11. Have Clear Expectations And Training

Define what you expect of your new employee, and communicate this from the start. Always clearly define roles and expectations. Keeping your new employee in the dark about certain tasks you hope they can accomplish will not do you any favours, and may sour the relationship. Make sure they know the result you are looking to achieve with them and take the time to properly train and onboard them.

12. Incentivize Them Like A Founder

If you’re in a traditional startup business, you might want to consider treating your new talent more like a founder than an employee. When you hire your first employee, I recommend incentivizing them like a founder: Low salary and high equity. This can help you build a solid foundation. Ensure that they have the right mentality of being in it for the long-run. See whether they’re willing to make sacrifices and be uncomfortable because it’s going to be a bumpy ride in the early stages of any startup. While ups and downs are inevitable, this strategy can pay dividends for both you and your employees. Our first employees are now senior leaders who fully embody our culture.
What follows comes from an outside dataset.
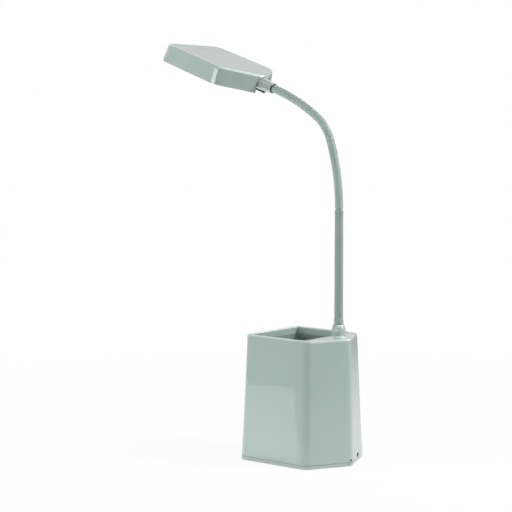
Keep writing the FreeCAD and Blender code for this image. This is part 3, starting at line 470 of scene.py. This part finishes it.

13. Find Someone With Resourcefulness And Tenacity

Aside from experience, the main attribute to look for in your first hire, especially in a startup, is resourcefulness. You want someone by your side that will be able to figure out situations and problem solve throughout the way. This will make your journey to success a little less stressful. An employee who can’t respond quickly to ever-changing situations inevitable when starting a brand-new business. Making sure that your new employee can problem solve and react quickly is essential. In the initial stages, you’ll need someone ready to hold on during the wild ride of building a company. If they’ve demonstrated a willingness to work hard in past positions, then you can feel secure that they can handle large, small, and unexpected tasks. Hiring your first employee is going to be a little different than any hiring you do later on down the road. Your first employees help set the tone for your business, for everything from company culture to how well your business response to a new situation.